AIM —
Please return the full listing below without altering anything.

INFORMATION SUPPLIED —
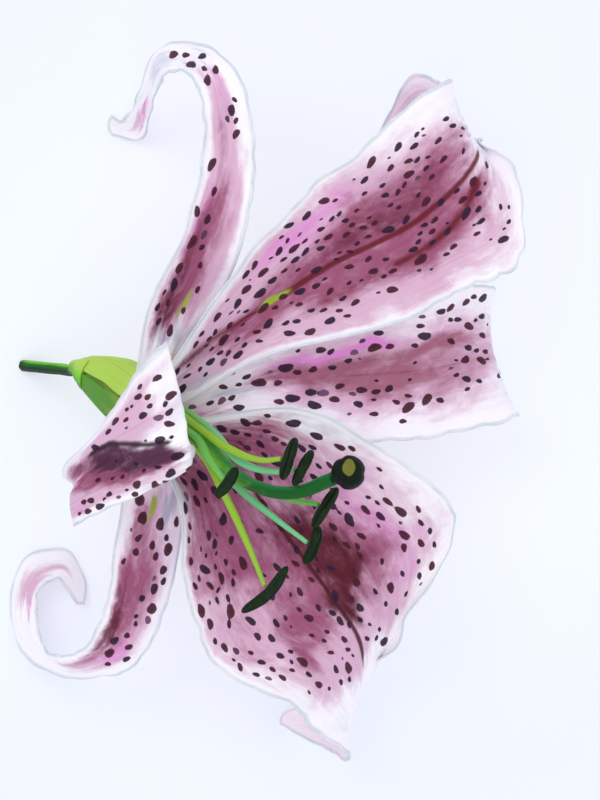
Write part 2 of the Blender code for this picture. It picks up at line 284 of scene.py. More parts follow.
# One dictionary for each tepal.  Lengths are in millimetres.  rows: left margin, midrib and right
# margin, from the funnel to the tip.  angle: round the axis.  ruffle: height, waves, start.
# scallop: on the left, on the right, where it starts.  crease: start and slope of its line.
# folds: heights of the crest on that line and of the valley beside it.  stem: greens of the foot.
# flush to shade, and the spots' density: soft ellipses in percent of the sheet, place along it and
# across it (-100 left, 100 right), half length, half width, strength and, where not 0, lean.
# lines: thickness at both ends, then strength and places in percent.  thicken: a spot's width / length.
# shade is painted shade: grey-blue washes where less light falls, in the throat, along overlaps and at folds.
tepals = {}
tepals["sepal_right"] = {
    "claw": plan["sepalClaw"], "angle": 10, "ruffle": (1.1, 5, 0), "scallop": (0.15, 0.3, 0.55),
    "stem": (paint(0.5, 0.68, 0.26), paint(0.7, 0.72, 0.34)),
    "paints": {"rose": paint(0.62, 0.375, 0.465)},
    "rows": (
        ((0, 15, 41), (-4, 3, 38), (-4, -4, 40)), ((19, 22, 40), (17, 6, 37), (13, -10, 39)),
        ((41, 27, 37), (38, 9, 33), (34, -10, 36)), ((55, 29, 25), (55.6, 13, 21), (61, -5, 24)),
        ((55.5, 26, 11), (55.2, 12, 6), (59, -1, 10)), ((47, 15, 1.3), (47, 13, 0.5), (47, 10, 1.3))),
    "flush": ((44, -10, 16, 62, 85, 80), (62, 5, 17, 66, 85), (78, 0, 13, 78, 50), (22, 35, 7, 50, 60, 300)),
    "orchid": ((44, -36, 12, 11, 75, -10), (54, -38, 5, 10, 50)),
    "rose": (
        (48, 0, 14, 28, 85, 100), (64, 12, 16, 42, 75, 60), (70, -24, 11, 12, 70), (38, -18, 9, 13, 50, 60),
        (24, 45, 6, 20, 50, 350)),
    "wine": ((45, 4, 8, 15, 30, 40), (57, -13, 8, 12, 25, -60), (71, -30, 5, 5, 25)),
    "moss": ((16, 0, 5, 30, 70),),
    "shade": ((29, -10, 6, 16, 80, 340), (36, -62, 7, 12, 50, 50), (86, 40, 5, 40, 30)),
    "lines": ((0.5, 0.25, 35, (50, 2), (62, 8), (80, 12)),),
    "spots": {"count": 84, "seed": 4, "long": (1.9, 3.8), "thicken": 0.56},
    "density": (
        (36, -35, 10, 30, 90), (48, -35, 12, 25, 70), (66, -45, 10, 30, 100), (77, -20, 5, 70, 100),
        (66, 45, 12, 35, 90), (48, 35, 12, 30, 60), (26, 20, 6, 60, 80), (72, -85, 7, 20, 70)),
}
tepals["petal_upper_right"] = {
    "claw": plan["petalClaw"], "angle": 65, "ruffle": (1.5, 7, 0.5), "scallop": (0.12, 0.6, 0.5),
    "stem": (paint(0.62, 0.76, 0.34), paint(0.74, 0.74, 0.4)),
    "rows": (
        ((-12, 26, 54), (-6, 18, 46), (0, 11, 47)), ((4, 45, 57), (15, 33, 48), (29, 18, 49)),
        ((21, 60, 55), (36, 44, 47), (48, 27, 50)), ((40, 76, 52), (50, 56, 45), (63, 36, 48)),
        ((44, 79.5, 42), (52, 64, 34), (60, 58, 40)), ((34.6, 80, 29), (41.6, 72, 22), (49, 66, 25)),
        ((27.4, 66.6, 18), (28.4, 65.6, 17), (29.4, 64.6, 18))),
    "flush": (
        (30, -45, 13, 62, 80), (48, -45, 20, 62, 95), (64, -30, 10, 36, 85), (34, 35, 18, 72, 85),
        (58, 38, 20, 58, 95), (19, 20, 8, 90, 50), (92, -50, 7, 50, 100)),
    "orchid": ((49, -62, 10, 22, 42), (41, -66, 8, 18, 32)),
    "rose": (
        (60, -25, 14, 36, 100), (44, -10, 14, 34, 80), (30, -5, 8, 35, 35), (54, 25, 18, 40, 45),
        (46, 16, 13, 20, 60), (53, 42, 15, 16, 50), (64, 24, 9, 20, 65), (24, -20, 9, 30, 40, 150),
        (29, 30, 6, 30, 50), (91, -30, 6, 10, 100)),
    "wine": ((52, -12, 15, 14, 40), (58, -28, 11, 20, 42), (62, 10, 10, 10, 25), (62, 32, 8, 6, 20, -100)),
    "moss": ((35.2, -4, 3, 8.5, 100),),
    "shade": (
        (19, 62, 3, 40, 70, 50), (21, 15, 1.5, 30, 50, 200), (76, -62, 2.5, 30, 40),
        (78, 10, 2, 30, 40, 100)),
    "lines": (
        (2.2, 1.3, 62, (12, -78), (17, -62), (21, -46), (25, -32), (29, -17), (34, -6)),
        (1.1, 1, 100, (37, -3), (43, 0), (52, 2), (60, 1), (68, -1), (75, -5)),
        (1.5, 1.8, 33, (40, 40), (47, 39), (56, 36)), (1.4, 2, 72, (53, 37), (60, 33), (66, 26), (71, 10))),
    "spots": {"count": 172, "seed": 9, "long": (1.7, 3.7), "thicken": 0.5},
    "density": (
        (26, -55, 7, 42, 100), (36, -50, 7, 35, 80), (45, -42, 8, 35, 75), (56, -58, 10, 24, 100),
        (65, -48, 7, 26, 100), (60, -18, 10, 16, 50), (25, 20, 8, 35, 90), (38, 55, 6, 30, 80),
        (51, 45, 12, 30, 60), (66, 22, 7, 24, 70), (70, 62, 4, 14, 50), (40, 15, 8, 15, 50)),
}
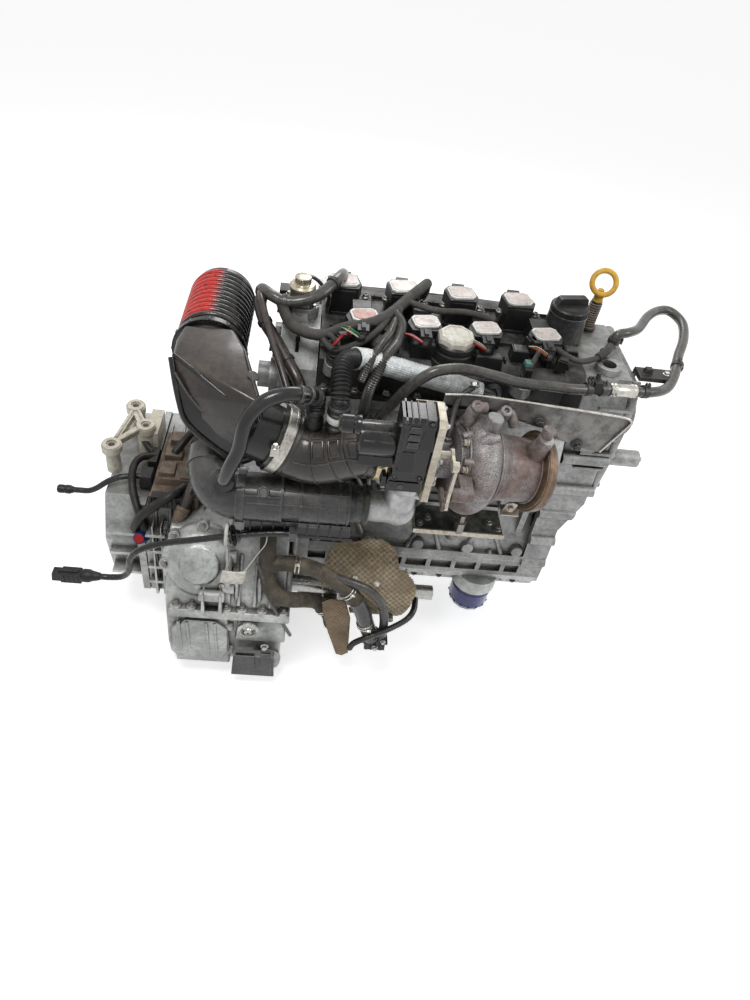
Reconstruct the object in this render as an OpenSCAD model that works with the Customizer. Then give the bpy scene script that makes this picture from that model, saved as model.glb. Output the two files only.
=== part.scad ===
// Turbocharged four-cylinder petrol engine with its transverse gearbox.
// It stands with its origin on the foot of the oil pan.
// +X runs along the crankshaft to the timing end, -Y is the exhaust side, +Z is up.
// The modules draw from the crankshaft's axis at the gearbox joint, and standing() moves them.

/* [Cylinder block] */
// Cylinder bore
bore_d = 82; // [70:1:86]
// Distance from one cylinder to the next
bore_pitch = 94; // [92:1:112]
// From each end face of the block to the nearest cylinder's centre
end_wall = 66; // [60:1:80]
// Crankshaft axis to the top face of the block
deck_h = 215; // [212:1:260]
// Width of the block round the cylinders
bank_w = 160; // [130:1:170]
// Width of the crankcase
crankcase_w = 230; // [216:1:290]
// Depth of the bedplate below the crankshaft axis
bedplate_h = 42; // [36:1:60]

/* [Crank train] */
// Piston stroke
stroke = 92; // [80:1:96]
// Connecting rod length between centres
rod_len = 138; // [134:1:142]
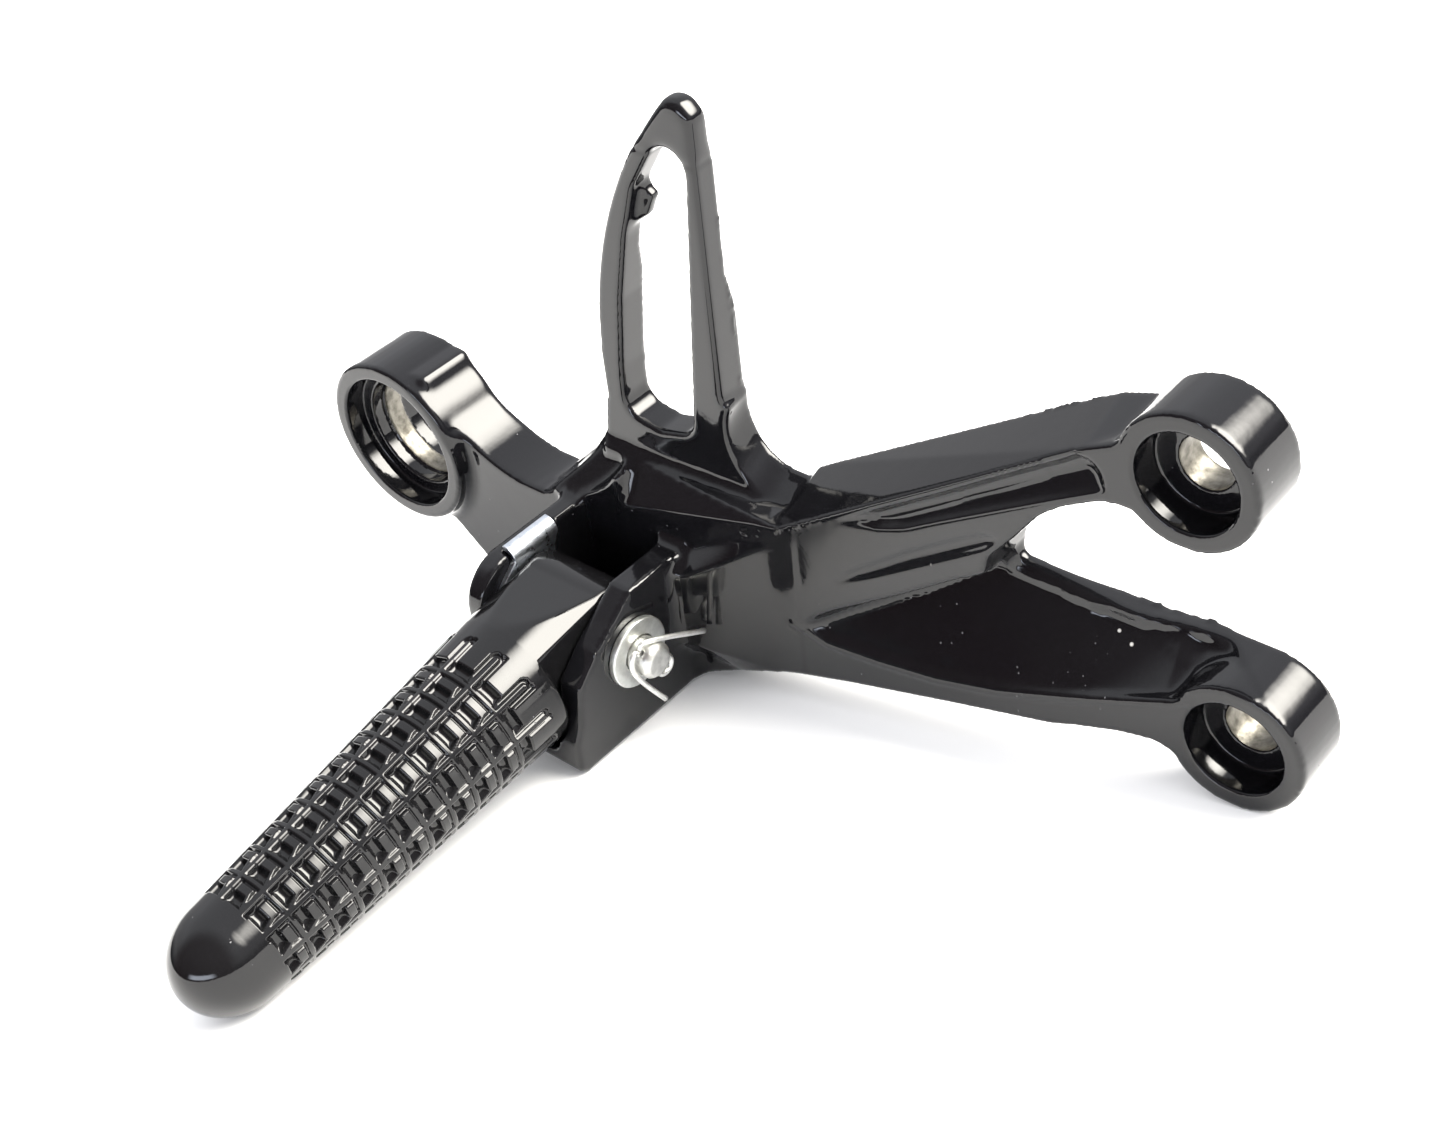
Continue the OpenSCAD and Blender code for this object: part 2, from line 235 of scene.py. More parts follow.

EXPECTED OUTPUT —
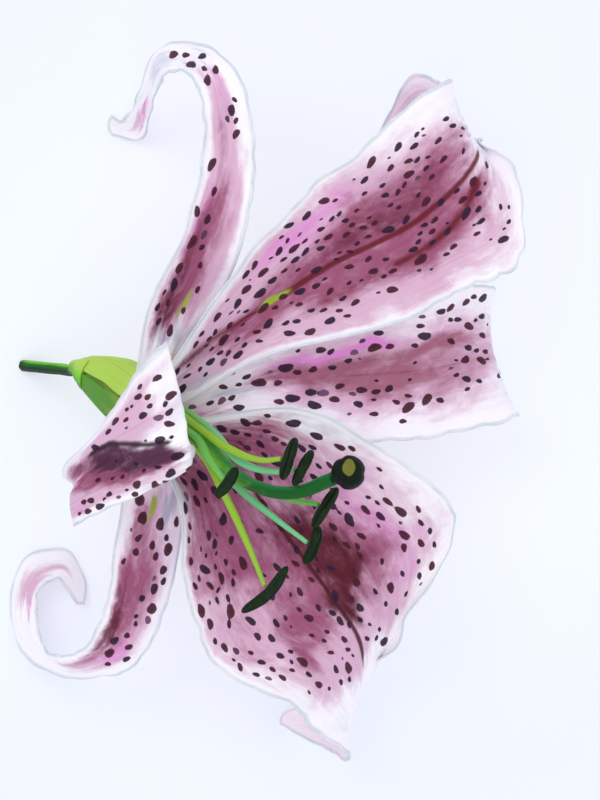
Write part 2 of the Blender code for this picture. It picks up at line 284 of scene.py. More parts follow.
# One dictionary for each tepal.  Lengths are in millimetres.  rows: left margin, midrib and right
# margin, from the funnel to the tip.  angle: round the axis.  ruffle: height, waves, start.
# scallop: on the left, on the right, where it starts.  crease: start and slope of its line.
# folds: heights of the crest on that line and of the valley beside it.  stem: greens of the foot.
# flush to shade, and the spots' density: soft ellipses in percent of the sheet, place along it and
# across it (-100 left, 100 right), half length, half width, strength and, where not 0, lean.
# lines: thickness at both ends, then strength and places in percent.  thicken: a spot's width / length.
# shade is painted shade: grey-blue washes where less light falls, in the throat, along overlaps and at folds.
tepals = {}
tepals["sepal_right"] = {
    "claw": plan["sepalClaw"], "angle": 10, "ruffle": (1.1, 5, 0), "scallop": (0.15, 0.3, 0.55),
    "stem": (paint(0.5, 0.68, 0.26), paint(0.7, 0.72, 0.34)),
    "paints": {"rose": paint(0.62, 0.375, 0.465)},
    "rows": (
        ((0, 15, 41), (-4, 3, 38), (-4, -4, 40)), ((19, 22, 40), (17, 6, 37), (13, -10, 39)),
        ((41, 27, 37), (38, 9, 33), (34, -10, 36)), ((55, 29, 25), (55.6, 13, 21), (61, -5, 24)),
        ((55.5, 26, 11), (55.2, 12, 6), (59, -1, 10)), ((47, 15, 1.3), (47, 13, 0.5), (47, 10, 1.3))),
    "flush": ((44, -10, 16, 62, 85, 80), (62, 5, 17, 66, 85), (78, 0, 13, 78, 50), (22, 35, 7, 50, 60, 300)),
    "orchid": ((44, -36, 12, 11, 75, -10), (54, -38, 5, 10, 50)),
    "rose": (
        (48, 0, 14, 28, 85, 100), (64, 12, 16, 42, 75, 60), (70, -24, 11, 12, 70), (38, -18, 9, 13, 50, 60),
        (24, 45, 6, 20, 50, 350)),
    "wine": ((45, 4, 8, 15, 30, 40), (57, -13, 8, 12, 25, -60), (71, -30, 5, 5, 25)),
    "moss": ((16, 0, 5, 30, 70),),
    "shade": ((29, -10, 6, 16, 80, 340), (36, -62, 7, 12, 50, 50), (86, 40, 5, 40, 30)),
    "lines": ((0.5, 0.25, 35, (50, 2), (62, 8), (80, 12)),),
    "spots": {"count": 84, "seed": 4, "long": (1.9, 3.8), "thicken": 0.56},
    "density": (
        (36, -35, 10, 30, 90), (48, -35, 12, 25, 70), (66, -45, 10, 30, 100), (77, -20, 5, 70, 100),
        (66, 45, 12, 35, 90), (48, 35, 12, 30, 60), (26, 20, 6, 60, 80), (72, -85, 7, 20, 70)),
}
tepals["petal_upper_right"] = {
    "claw": plan["petalClaw"], "angle": 65, "ruffle": (1.5, 7, 0.5), "scallop": (0.12, 0.6, 0.5),
    "stem": (paint(0.62, 0.76, 0.34), paint(0.74, 0.74, 0.4)),
    "rows": (
        ((-12, 26, 54), (-6, 18, 46), (0, 11, 47)), ((4, 45, 57), (15, 33, 48), (29, 18, 49)),
        ((21, 60, 55), (36, 44, 47), (48, 27, 50)), ((40, 76, 52), (50, 56, 45), (63, 36, 48)),
        ((44, 79.5, 42), (52, 64, 34), (60, 58, 40)), ((34.6, 80, 29), (41.6, 72, 22), (49, 66, 25)),
        ((27.4, 66.6, 18), (28.4, 65.6, 17), (29.4, 64.6, 18))),
    "flush": (
        (30, -45, 13, 62, 80), (48, -45, 20, 62, 95), (64, -30, 10, 36, 85), (34, 35, 18, 72, 85),
        (58, 38, 20, 58, 95), (19, 20, 8, 90, 50), (92, -50, 7, 50, 100)),
    "orchid": ((49, -62, 10, 22, 42), (41, -66, 8, 18, 32)),
    "rose": (
        (60, -25, 14, 36, 100), (44, -10, 14, 34, 80), (30, -5, 8, 35, 35), (54, 25, 18, 40, 45),
        (46, 16, 13, 20, 60), (53, 42, 15, 16, 50), (64, 24, 9, 20, 65), (24, -20, 9, 30, 40, 150),
        (29, 30, 6, 30, 50), (91, -30, 6, 10, 100)),
    "wine": ((52, -12, 15, 14, 40), (58, -28, 11, 20, 42), (62, 10, 10, 10, 25), (62, 32, 8, 6, 20, -100)),
    "moss": ((35.2, -4, 3, 8.5, 100),),
    "shade": (
        (19, 62, 3, 40, 70, 50), (21, 15, 1.5, 30, 50, 200), (76, -62, 2.5, 30, 40),
        (78, 10, 2, 30, 40, 100)),
    "lines": (
        (2.2, 1.3, 62, (12, -78), (17, -62), (21, -46), (25, -32), (29, -17), (34, -6)),
        (1.1, 1, 100, (37, -3), (43, 0), (52, 2), (60, 1), (68, -1), (75, -5)),
        (1.5, 1.8, 33, (40, 40), (47, 39), (56, 36)), (1.4, 2, 72, (53, 37), (60, 33), (66, 26), (71, 10))),
    "spots": {"count": 172, "seed": 9, "long": (1.7, 3.7), "thicken": 0.5},
    "density": (
        (26, -55, 7, 42, 100), (36, -50, 7, 35, 80), (45, -42, 8, 35, 75), (56, -58, 10, 24, 100),
        (65, -48, 7, 26, 100), (60, -18, 10, 16, 50), (25, 20, 8, 35, 90), (38, 55, 6, 30, 80),
        (51, 45, 12, 30, 60), (66, 22, 7, 24, 70), (70, 62, 4, 14, 50), (40, 15, 8, 15, 50)),
}
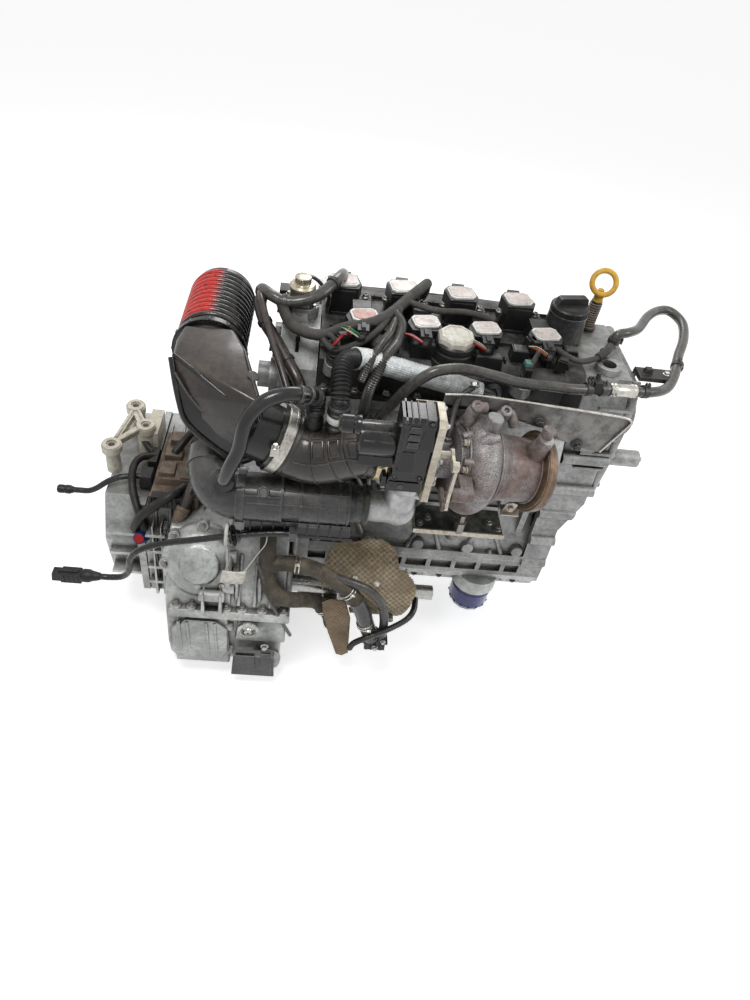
Reconstruct the object in this render as an OpenSCAD model that works with the Customizer. Then give the bpy scene script that makes this picture from that model, saved as model.glb. Output the two files only.
=== part.scad ===
// Turbocharged four-cylinder petrol engine with its transverse gearbox.
// It stands with its origin on the foot of the oil pan.
// +X runs along the crankshaft to the timing end, -Y is the exhaust side, +Z is up.
// The modules draw from the crankshaft's axis at the gearbox joint, and standing() moves them.

/* [Cylinder block] */
// Cylinder bore
bore_d = 82; // [70:1:86]
// Distance from one cylinder to the next
bore_pitch = 94; // [92:1:112]
// From each end face of the block to the nearest cylinder's centre
end_wall = 66; // [60:1:80]
// Crankshaft axis to the top face of the block
deck_h = 215; // [212:1:260]
// Width of the block round the cylinders
bank_w = 160; // [130:1:170]
// Width of the crankcase
crankcase_w = 230; // [216:1:290]
// Depth of the bedplate below the crankshaft axis
bedplate_h = 42; // [36:1:60]

/* [Crank train] */
// Piston stroke
stroke = 92; // [80:1:96]
// Connecting rod length between centres
rod_len = 138; // [134:1:142]
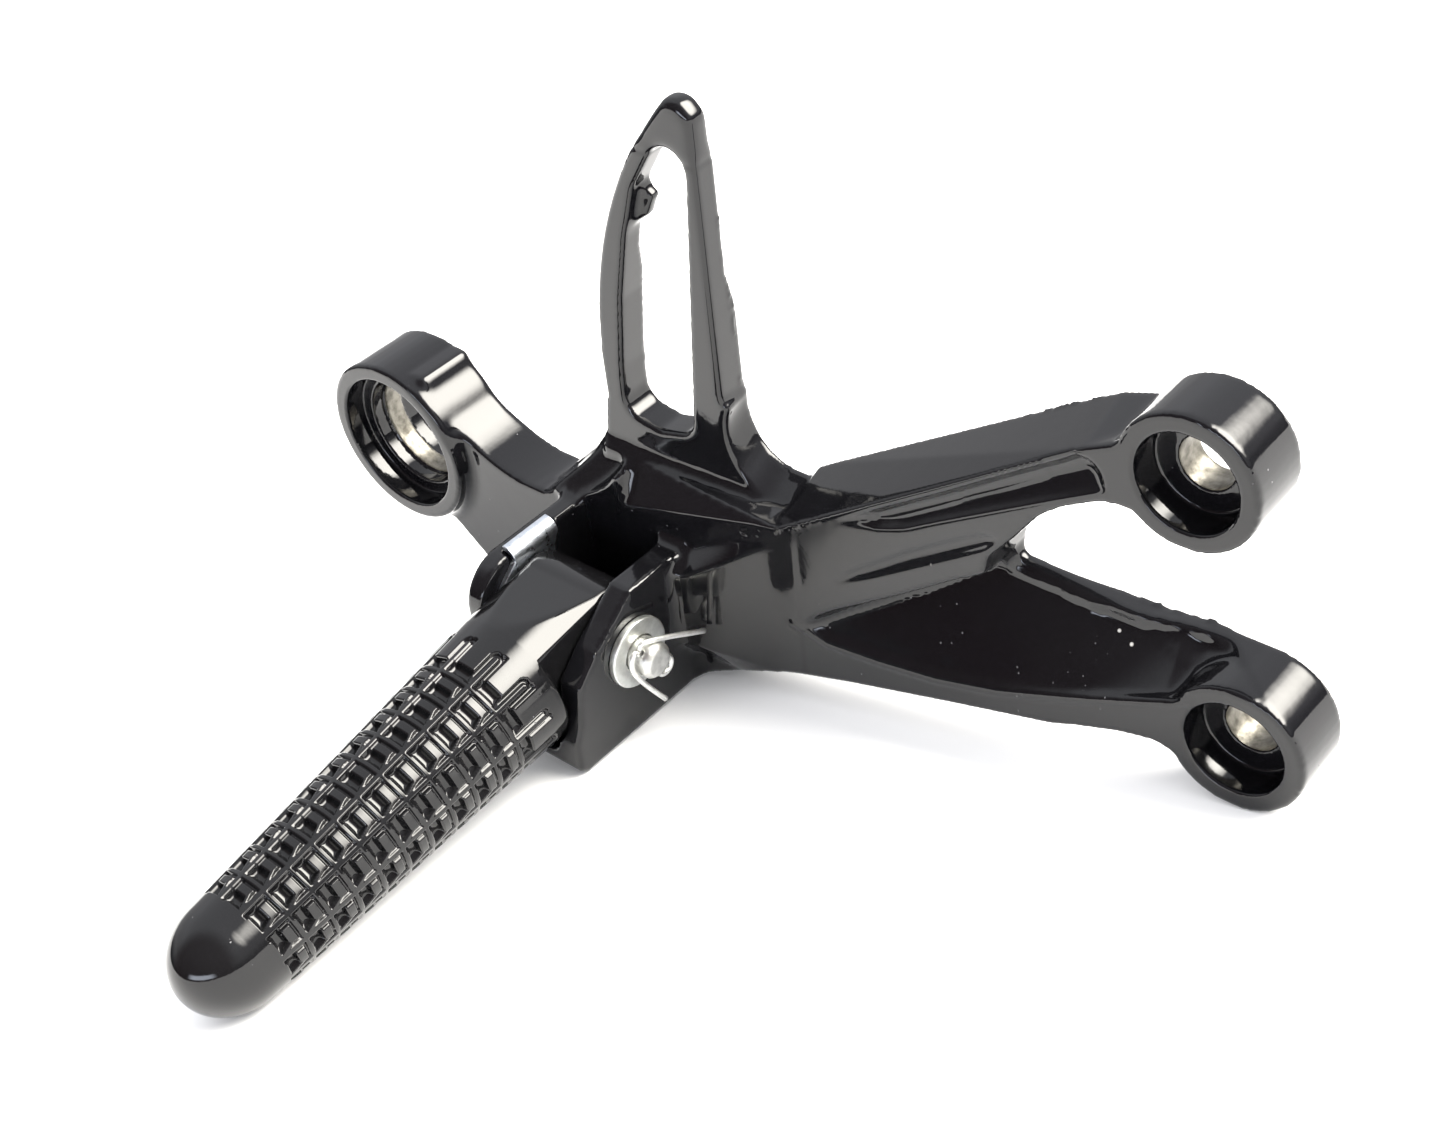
Continue the OpenSCAD and Blender code for this object: part 2, from line 235 of scene.py. More parts follow.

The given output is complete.